*WHAT THE TASK ASKS*: Repeat the whole listing exactly.

*PROVIDED DATA*:
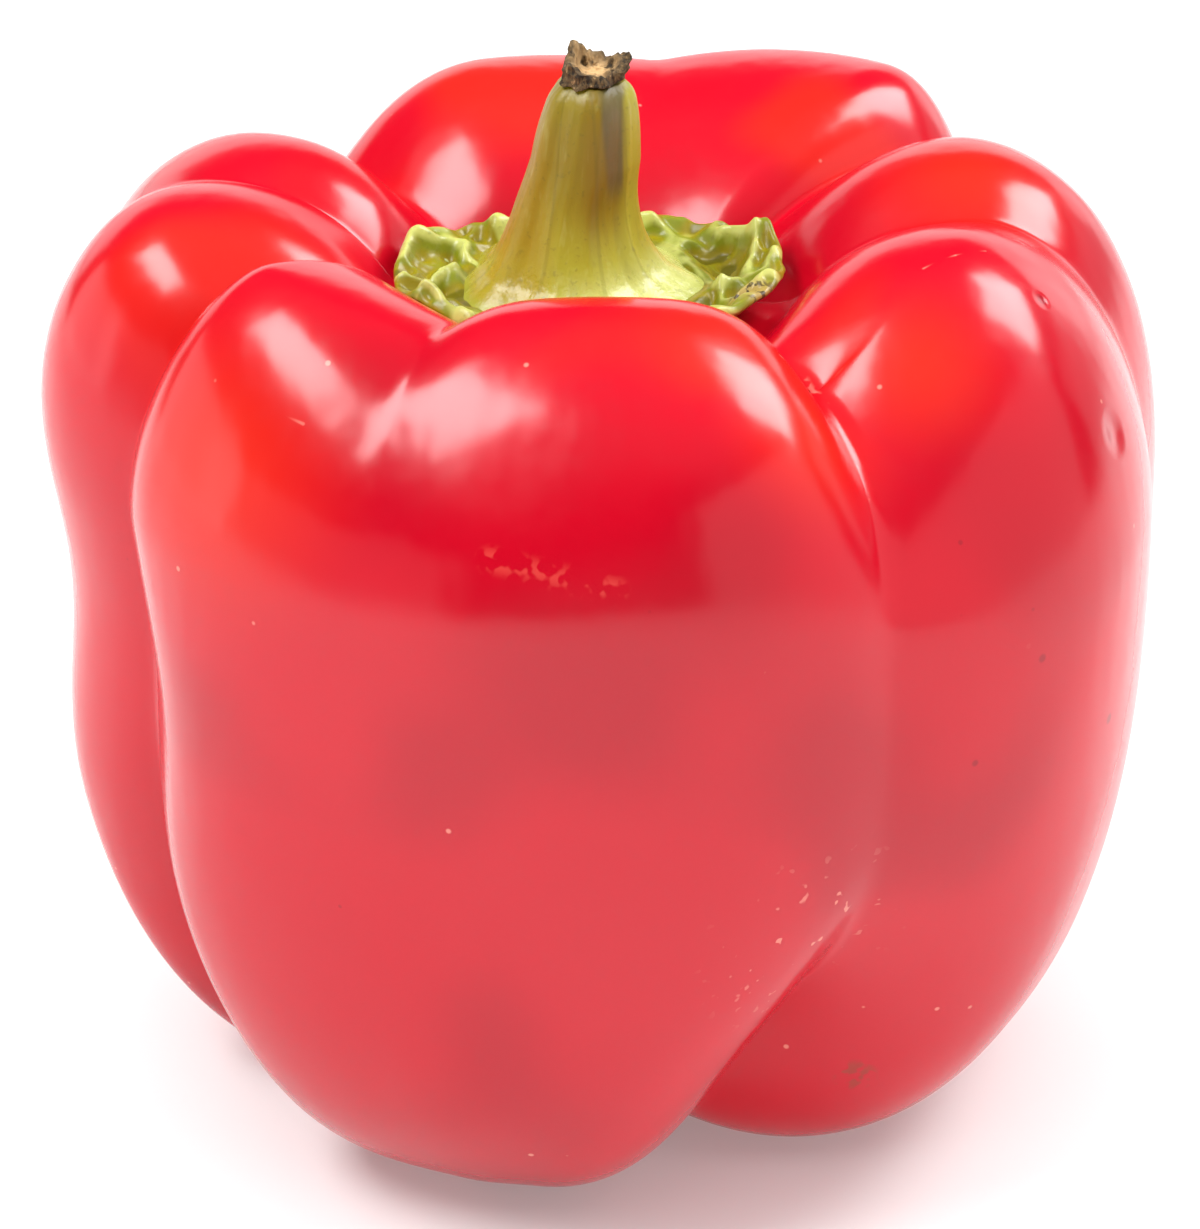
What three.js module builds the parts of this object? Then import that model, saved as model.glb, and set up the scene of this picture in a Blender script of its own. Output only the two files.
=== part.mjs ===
// Bell pepper: a blocky fruit of four doubled lobes with its calyx, stem and torn stem end.
// Millimetres, +Z up. The lobes stand on z = 0 and the fruit's axis runs up through the stem.
// The front faces -Y. Angles are degrees round the axis, counted from +X towards +Y.

import * as THREE from "three";

// Colours of the pieces
const FRUIT_RED = 0xd2283a;
const CALYX_GREEN = 0x93a83c;
const STEM_GREEN = 0xa3962f;
const TORN_BROWN = 0x7d6440;

// Floor of the hollow at the top, where the calyx lies, and depth of the hollow underneath
const SEAT_LEVEL = 72.0;
const SEAT_SHIFT = -1.0;
const BLOSSOM_HOLLOW = 11.0;
const BLOSSOM_SCAR_RADIUS = 2.6;
const BLOSSOM_SCAR_RISE = 0.7;

// Middle of the outline seen from above, which is set over the origin
const MIDDLE_X = 0.505;
const MIDDLE_Y = 1.493;

// Where each stretch of a meridian starts and ends, as shares of its length, and its rows
const MERIDIAN_MARKS = [0, 0.08, 0.25, 0.45, 0.85, 1];
const MERIDIAN_ROWS = [3, 7, 9, 17, 8];
const COLUMNS_PER_FLANK = 6;

// Rounded ridges of the lobes, in order round the fruit.
// at: angle at the crest, the belly and the foot; seat: radius of the seat's edge;
// crest, belly and foot: radius and height;
// shoulder and flank: fullness of the curve above and below the belly;
// round: breadth of the ridge at the crest, the belly and the foot.
const RIDGES = [
  {
    name: "front_left",
    at: [-147.9, -145, -128],
    seat: 15.2,
    crest: { r: 30.1, z: 81.6 },
    belly: { r: 43.2, z: 61.1 },
    foot: { r: 18.6, z: 0.9 },
    shoulder: 1.68,
    flank: 2.76,
    round: [2.3, 2.3, 2.3],
  },
  {
    name: "front_right",
    at: [-88.5, -83, -104],
    seat: 15.0,
    crest: { r: 24.7, z: 81.9 },
    belly: { r: 42.8, z: 60.8 },
    foot: { r: 15.5, z: -0.2 },
    shoulder: 1.74,
    flank: 2.58,
    round: [5.1, 3.4, 2.4],
  },
  {
    name: "right_front",
    at: [-18.6, -25, -32],
    seat: 16.4,
    crest: { r: 29.8, z: 81.3 },
    belly: { r: 46.7, z: 56.0 },
    foot: { r: 16.8, z: -0.4 },
    shoulder: 1.72,
    flank: 2.4,
    round: [2.1, 2.1, 2.1],
  },
  {
    name: "right_back",
    at: [17, 13, 10],
    seat: 16.8,
    crest: { r: 31.6, z: 81.5 },
    belly: { r: 48.5, z: 53.1 },
    foot: { r: 23.5, z: 2.0 },
    shoulder: 2.18,
    flank: 2.88,
    round: [2.5, 2.5, 2.5],
  },
  {
    name: "back_right",
    at: [51.4, 56, 60],
    seat: 14.4,
    crest: { r: 36.5, z: 81.4 },
    belly: { r: 49.3, z: 55.8 },
    foot: { r: 21.4, z: -0.4 },
    shoulder: 2.42,
    flank: 2.3,
    round: [2.5, 2.5, 2.5],
  },
  {
    name: "back_left",
    at: [106.7, 105.8, 105],
    seat: 12.9,
    crest: { r: 30.2, z: 81.8 },
    belly: { r: 44.6, z: 53.9 },
    foot: { r: 21.4, z: 0.9 },
    shoulder: 2.1,
    flank: 2.3,
    round: [2.5, 2.5, 2.5],
  },
  {
    name: "left_back",
    at: [155.9, 152.3, 150],
    seat: 16.4,
    crest: { r: 29.7, z: 80.8 },
    belly: { r: 47.4, z: 58.4 },
    foot: { r: 19.5, z: 0.9 },
    shoulder: 2.35,
    flank: 2.5,
    round: [2.5, 2.5, 2.5],
  },
  {
    name: "left_front",
    at: [178.1, 179.1, 190],
    seat: 16.6,
    crest: { r: 33.4, z: 80.7 },
    belly: { r: 47.8, z: 55.2 },
    foot: { r: 17.6, z: -0.2 },
    shoulder: 2.12,
    flank: 2.38,
    round: [2.5, 2.5, 2.5],
  },
];

// The crease that follows each ridge: angle, depth and softness at the top, the belly and the foot.
// Deep ones part the lobes, shallow ones run down the middle of a lobe.
const CREASES = [
  { name: "front_middle", at: [-118.6, -118, -112], deep: [3.0, 0.9, 0.0], soft: [0.19, 1.0, 1.0] },
  { name: "front_to_right", at: [-51.7, -57, -72], deep: [9.2, 2.8, 11.5], soft: [0.13, 0.35, 0.2] },
  { name: "right_middle", at: [0.8, 0, -10], deep: [2.7, 1.6, 0.9], soft: [0.31, 0.6, 0.9] },
  { name: "right_to_back", at: [40.1, 37, 38], deep: [6.0, 3.7, 9.0], soft: [0.1, 0.5, 0.3] },
  { name: "back_middle", at: [81.4, 84, 82], deep: [1.7, 0.9, 1.4], soft: [0.1, 0.9, 0.9] },
  { name: "back_to_left", at: [135, 130, 128], deep: [8.3, 3.7, 9.0], soft: [0.1, 0.5, 0.3] },
  { name: "left_middle", at: [168, 168, 168], deep: [1.1, 0.9, 1.4], soft: [0.2, 0.9, 0.9] },
  { name: "left_to_front", at: [200, 198, 196], deep: [7.4, 4.7, 9.5], soft: [0.1, 0.3, 0.2] },
];

// Shallow dents, the waist of the left lobe first: angle, height, spread both ways and depth.
// A depth below zero is a swelling.
const DENTS = [
  { at: 184, z: 47.3, wide: 14, tall: 9.4, deep: 3.0 },
  { at: -153, z: 45, wide: 6, tall: 9, deep: 1.3 },
  { at: -68, z: 76, wide: 9, tall: 5, deep: -1.0 },
  { at: -100, z: 76, wide: 8, tall: 5, deep: 0.7 },
  { at: -136, z: 75, wide: 8, tall: 5, deep: 0.2 },
  { at: -38, z: 76, wide: 8, tall: 5, deep: -0.2 },
  { at: -12, z: 76, wide: 8, tall: 5, deep: -0.4 },
];

// Calyx: a quilted green saucer whose rim rises against the fruit and curls up into points
const CALYX_CENTRE_X = -1.0;
const CALYX_BASE = SEAT_LEVEL + 0.3;
const CALYX_FLOOR = 73.0;
const CALYX_FLAT = 10.9;
const CALYX_RIM = 75.6;
const CALYX_THICKNESS = 0.9;
const CALYX_COLUMNS = 80;
const CALYX_TOP_ROWS = 11;
const CALYX_UNDER_ROWS = 4;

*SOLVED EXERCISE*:
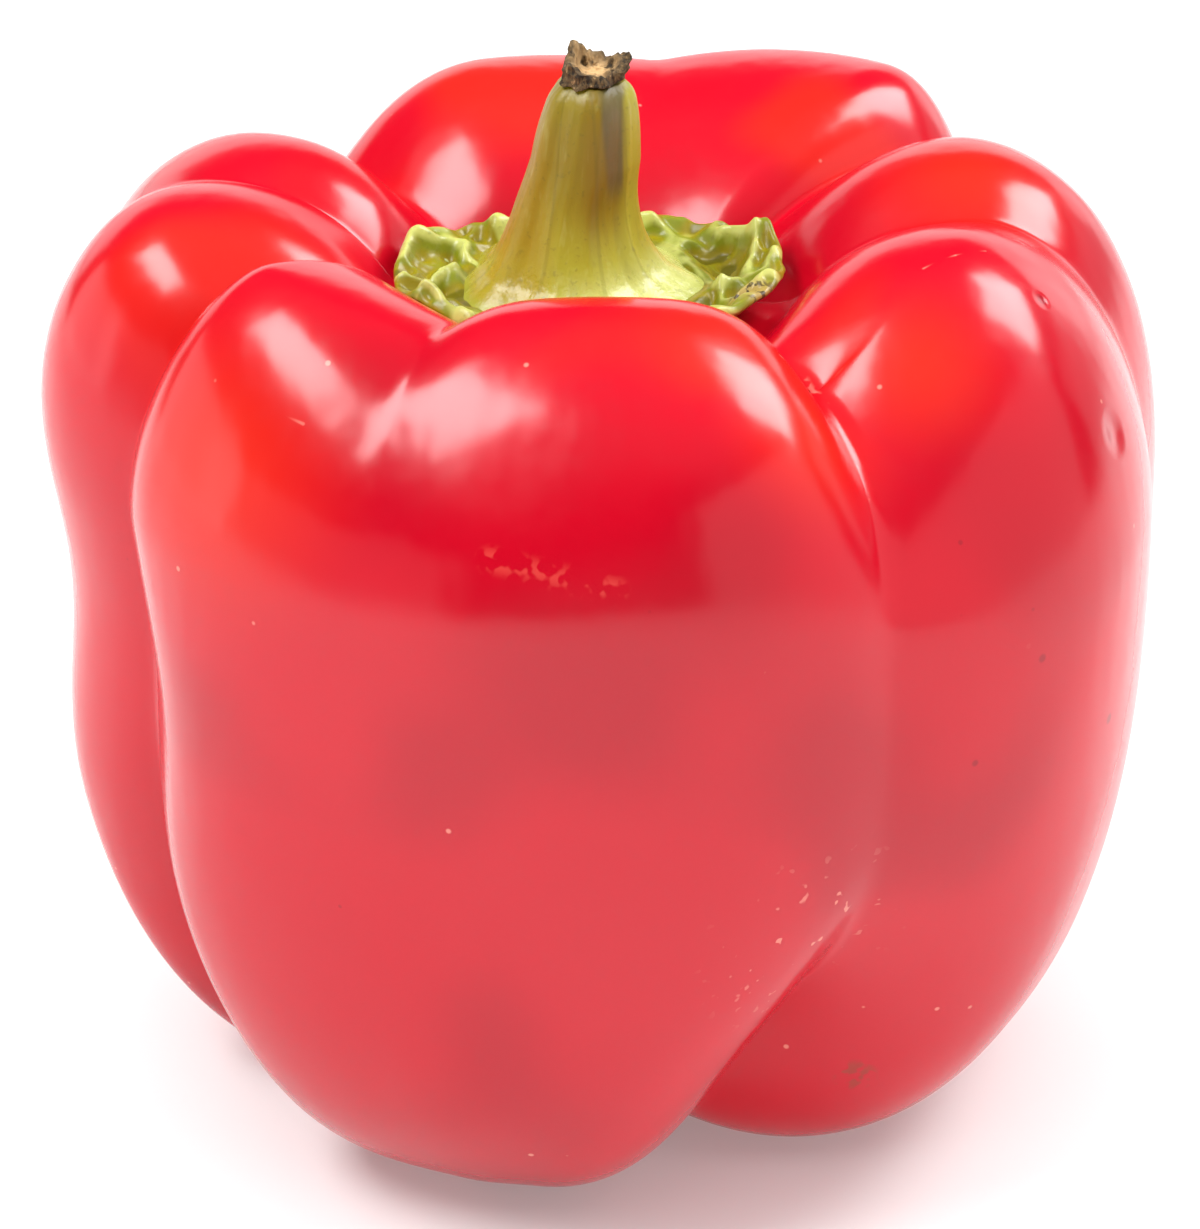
What three.js module builds the parts of this object? Then import that model, saved as model.glb, and set up the scene of this picture in a Blender script of its own. Output only the two files.
=== part.mjs ===
// Bell pepper: a blocky fruit of four doubled lobes with its calyx, stem and torn stem end.
// Millimetres, +Z up. The lobes stand on z = 0 and the fruit's axis runs up through the stem.
// The front faces -Y. Angles are degrees round the axis, counted from +X towards +Y.

import * as THREE from "three";

// Colours of the pieces
const FRUIT_RED = 0xd2283a;
const CALYX_GREEN = 0x93a83c;
const STEM_GREEN = 0xa3962f;
const TORN_BROWN = 0x7d6440;

// Floor of the hollow at the top, where the calyx lies, and depth of the hollow underneath
const SEAT_LEVEL = 72.0;
const SEAT_SHIFT = -1.0;
const BLOSSOM_HOLLOW = 11.0;
const BLOSSOM_SCAR_RADIUS = 2.6;
const BLOSSOM_SCAR_RISE = 0.7;

// Middle of the outline seen from above, which is set over the origin
const MIDDLE_X = 0.505;
const MIDDLE_Y = 1.493;

// Where each stretch of a meridian starts and ends, as shares of its length, and its rows
const MERIDIAN_MARKS = [0, 0.08, 0.25, 0.45, 0.85, 1];
const MERIDIAN_ROWS = [3, 7, 9, 17, 8];
const COLUMNS_PER_FLANK = 6;

// Rounded ridges of the lobes, in order round the fruit.
// at: angle at the crest, the belly and the foot; seat: radius of the seat's edge;
// crest, belly and foot: radius and height;
// shoulder and flank: fullness of the curve above and below the belly;
// round: breadth of the ridge at the crest, the belly and the foot.
const RIDGES = [
  {
    name: "front_left",
    at: [-147.9, -145, -128],
    seat: 15.2,
    crest: { r: 30.1, z: 81.6 },
    belly: { r: 43.2, z: 61.1 },
    foot: { r: 18.6, z: 0.9 },
    shoulder: 1.68,
    flank: 2.76,
    round: [2.3, 2.3, 2.3],
  },
  {
    name: "front_right",
    at: [-88.5, -83, -104],
    seat: 15.0,
    crest: { r: 24.7, z: 81.9 },
    belly: { r: 42.8, z: 60.8 },
    foot: { r: 15.5, z: -0.2 },
    shoulder: 1.74,
    flank: 2.58,
    round: [5.1, 3.4, 2.4],
  },
  {
    name: "right_front",
    at: [-18.6, -25, -32],
    seat: 16.4,
    crest: { r: 29.8, z: 81.3 },
    belly: { r: 46.7, z: 56.0 },
    foot: { r: 16.8, z: -0.4 },
    shoulder: 1.72,
    flank: 2.4,
    round: [2.1, 2.1, 2.1],
  },
  {
    name: "right_back",
    at: [17, 13, 10],
    seat: 16.8,
    crest: { r: 31.6, z: 81.5 },
    belly: { r: 48.5, z: 53.1 },
    foot: { r: 23.5, z: 2.0 },
    shoulder: 2.18,
    flank: 2.88,
    round: [2.5, 2.5, 2.5],
  },
  {
    name: "back_right",
    at: [51.4, 56, 60],
    seat: 14.4,
    crest: { r: 36.5, z: 81.4 },
    belly: { r: 49.3, z: 55.8 },
    foot: { r: 21.4, z: -0.4 },
    shoulder: 2.42,
    flank: 2.3,
    round: [2.5, 2.5, 2.5],
  },
  {
    name: "back_left",
    at: [106.7, 105.8, 105],
    seat: 12.9,
    crest: { r: 30.2, z: 81.8 },
    belly: { r: 44.6, z: 53.9 },
    foot: { r: 21.4, z: 0.9 },
    shoulder: 2.1,
    flank: 2.3,
    round: [2.5, 2.5, 2.5],
  },
  {
    name: "left_back",
    at: [155.9, 152.3, 150],
    seat: 16.4,
    crest: { r: 29.7, z: 80.8 },
    belly: { r: 47.4, z: 58.4 },
    foot: { r: 19.5, z: 0.9 },
    shoulder: 2.35,
    flank: 2.5,
    round: [2.5, 2.5, 2.5],
  },
  {
    name: "left_front",
    at: [178.1, 179.1, 190],
    seat: 16.6,
    crest: { r: 33.4, z: 80.7 },
    belly: { r: 47.8, z: 55.2 },
    foot: { r: 17.6, z: -0.2 },
    shoulder: 2.12,
    flank: 2.38,
    round: [2.5, 2.5, 2.5],
  },
];

// The crease that follows each ridge: angle, depth and softness at the top, the belly and the foot.
// Deep ones part the lobes, shallow ones run down the middle of a lobe.
const CREASES = [
  { name: "front_middle", at: [-118.6, -118, -112], deep: [3.0, 0.9, 0.0], soft: [0.19, 1.0, 1.0] },
  { name: "front_to_right", at: [-51.7, -57, -72], deep: [9.2, 2.8, 11.5], soft: [0.13, 0.35, 0.2] },
  { name: "right_middle", at: [0.8, 0, -10], deep: [2.7, 1.6, 0.9], soft: [0.31, 0.6, 0.9] },
  { name: "right_to_back", at: [40.1, 37, 38], deep: [6.0, 3.7, 9.0], soft: [0.1, 0.5, 0.3] },
  { name: "back_middle", at: [81.4, 84, 82], deep: [1.7, 0.9, 1.4], soft: [0.1, 0.9, 0.9] },
  { name: "back_to_left", at: [135, 130, 128], deep: [8.3, 3.7, 9.0], soft: [0.1, 0.5, 0.3] },
  { name: "left_middle", at: [168, 168, 168], deep: [1.1, 0.9, 1.4], soft: [0.2, 0.9, 0.9] },
  { name: "left_to_front", at: [200, 198, 196], deep: [7.4, 4.7, 9.5], soft: [0.1, 0.3, 0.2] },
];

// Shallow dents, the waist of the left lobe first: angle, height, spread both ways and depth.
// A depth below zero is a swelling.
const DENTS = [
  { at: 184, z: 47.3, wide: 14, tall: 9.4, deep: 3.0 },
  { at: -153, z: 45, wide: 6, tall: 9, deep: 1.3 },
  { at: -68, z: 76, wide: 9, tall: 5, deep: -1.0 },
  { at: -100, z: 76, wide: 8, tall: 5, deep: 0.7 },
  { at: -136, z: 75, wide: 8, tall: 5, deep: 0.2 },
  { at: -38, z: 76, wide: 8, tall: 5, deep: -0.2 },
  { at: -12, z: 76, wide: 8, tall: 5, deep: -0.4 },
];

// Calyx: a quilted green saucer whose rim rises against the fruit and curls up into points
const CALYX_CENTRE_X = -1.0;
const CALYX_BASE = SEAT_LEVEL + 0.3;
const CALYX_FLOOR = 73.0;
const CALYX_FLAT = 10.9;
const CALYX_RIM = 75.6;
const CALYX_THICKNESS = 0.9;
const CALYX_COLUMNS = 80;
const CALYX_TOP_ROWS = 11;
const CALYX_UNDER_ROWS = 4;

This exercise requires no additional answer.